Lejosde iniciar el camino de la secesión, la insólita resolución aprobada por el Parlament el pasado lunes ha colocado a la totalidad de Cataluña, y no solo a los independentistas, ante el callejón sin salida del desgobierno. Cualquiera que no fuese Artur Mas ni ningún otro de los líderes de Junts pel Sí habría podido preverlo, al menos desde el momento en que la coyuntural coalición de Convergència y ERC decidió, el 27 de septiembre, celebrar como victoria electoral lo que había sido una manifiesta derrota. Como también deberían prever ahora que haber dejado constancia, en una resolución parlamentaria, de su determinación de violentar la voluntad mayoritaria de los ciudadanos de Cataluña, intentando disfrazar este atropello de desafío democrático a lo establecido por la Constitución y las leyes, obliga a una inequívoca respuesta institucional.
Las múltiples argucias de las que se han servido los independentistas para presentarse como portavoces de una Cataluña a la medida de su programa y para disfrazar de democracia lo que es solo imposición se resumen en una sola: conseguir por vías de hecho aquello que ninguna mayoría de catalanes les ha confiado hacer ni ninguna norma ni interna ni internacional les autoriza. Es contra las vías de hecho que preconiza la resolución contra las que las instituciones del Estado tienen no solo la facultad sino la obligación de responder, haciendo abstracción de si la pretensión última de las fuerzas que la han apoyado es la independencia o arrancarle al Estado un referéndum sobre la autodeterminación. Lo que la resolución ha puesto sobre la mesa no es la decisión de si el Estado debe negociar o no con una parte de sí mismo declarada en rebeldía, sino las condiciones de legalidad en las que debe desarrollarse cualquier negociación.
Las referencias apresuradas a la vía del artículo 155 tras el pleno del Parlament parecen olvidar que la Constitución no se puede esgrimir como amenaza ni la aplicación de sus disposiciones es discrecional si se producen los supuestos que contemplan. Cuestión diferente es interpretar qué ampararía y qué no ampararía un eventual recurso al artículo 155, concebido por los constituyentes como una cláusula excepcional de garantía del sistema. Y en tanto que cláusula excepcional de garantía, resultaría absurdo interpretarlo como un procedimiento para disolver el sistema autonómico en vez de como un instrumento para asegurarlo frente a desafíos por vías de hecho como el que, de acuerdo con la resolución aprobada, llevarían a cabo los independentistas si consiguieran superar el desgobierno en el que han precipitado a Cataluña y formar un ejecutivo.

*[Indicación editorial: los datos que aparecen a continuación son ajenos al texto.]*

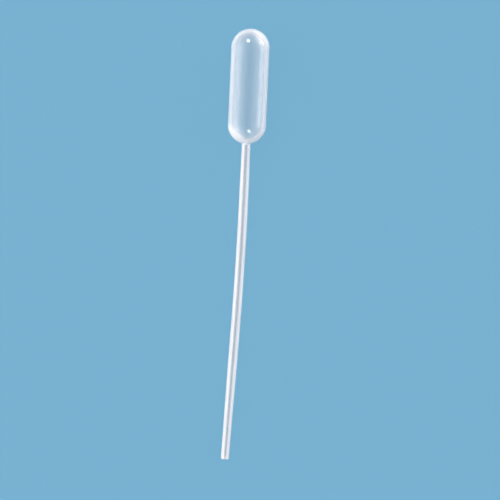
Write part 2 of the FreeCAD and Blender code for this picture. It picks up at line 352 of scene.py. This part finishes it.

Del desgobierno en Cataluña no se saldrá invistiendo a un candidato impuesto por una fuerza minoritaria como la CUP, sino convocando nuevas elecciones autonómicas en las que los ciudadanos sepan qué significa y a qué compromete el voto que depositen en las urnas, en lugar de dejarlo forzosamente a disposición de lo que decidan las argucias de unos líderes u otros.